Here's what you can do.
import requests
import json
url = "https://en.ime.co.ir/subsystems/ime/services/home/imedata.asmx/GetAmareMoamelatList"
# Minimal headers will do
headers = {
"accept": "text/plain, */*; q=0.01",
"accept-language": "en-US,en;q=0.9",
"content-type": "application/json; charset=UTF-8"
}
# Setup your body data here
payload = {
"Language": "1",
"fari": "false",
"GregorianFromDate": "2021/12/18",
"GregorianToDate": "2021/12/18",
"MainCat": "0",
"Cat": "0",
"SubCat": "0",
"Producer": "0"
}
# Convert the dict into a json string
payload_json = json.dumps(payload)
req = requests.post(url, verify=True, data=payload_json, headers=headers)
print(req.content)
In this case, some headers aren't really that important because you're sending your HTTP requests to an API endpoint.
The header you need to care here is content-type
. Setting it wrongly will cause problems.
To ensure that the destination server understood that you're trying to send a JSON body not a RAW body. You need to set the header "content-type": "application/json; charset=UTF-8"
A: You must encode your dict into a valid json string so that the server can process the data.

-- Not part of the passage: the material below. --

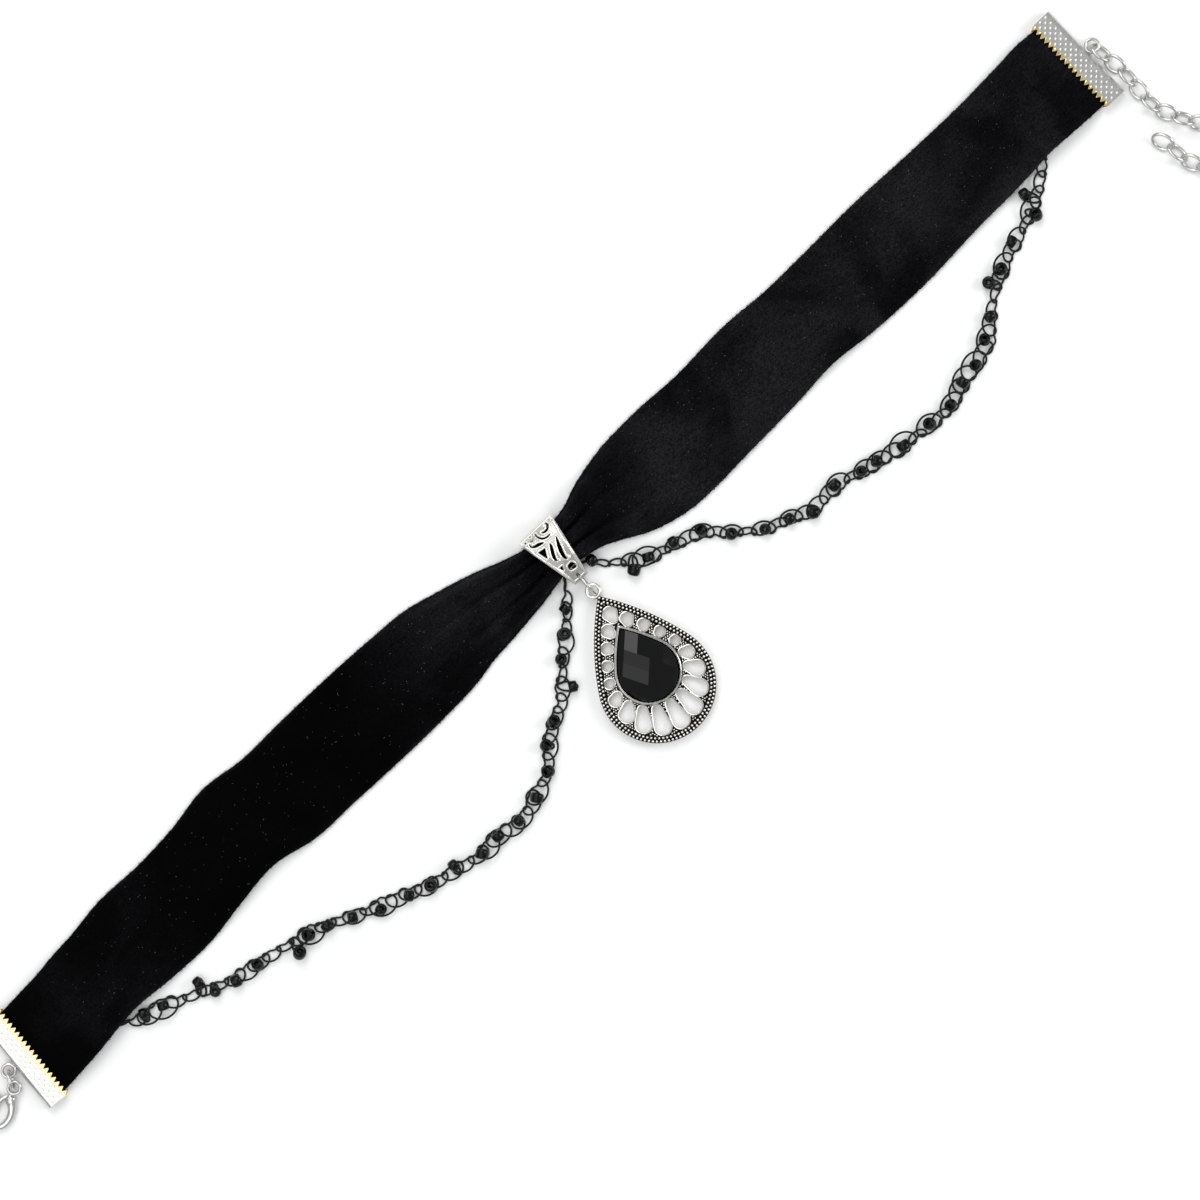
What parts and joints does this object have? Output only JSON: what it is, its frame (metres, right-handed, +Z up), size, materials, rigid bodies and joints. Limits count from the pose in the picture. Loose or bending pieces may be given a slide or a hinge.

Here, let's see how the data looks like.
import json
#################
""" The server will definitely accept this. """
data = {
"Work" : "true",
"Sleep" : "false"
}
# Convert python dict into JSON string
data_json = json.dumps(data)
# It prints '{"Work": "true", "Sleep": "false"}'
print(repr(data_json))
#################
""" Most server should accept JSON string like this too, it's still valid. """
data = '{ \
"Work" : "true", \
"Sleep" : "false" \
}'
# It prints '{ "Work" : "true", "Sleep" : "false" }'
print(repr(data))
#################
""" The server will NOT accept this, this ISN'T valid. """
data = {
"Work" : "true",
"Sleep" : "false"
}
# It prints {'Work': 'true', 'Sleep': 'false'}
# Notice that it's missing quotation mark at start and end.
print(repr(data))
Upvotes: 2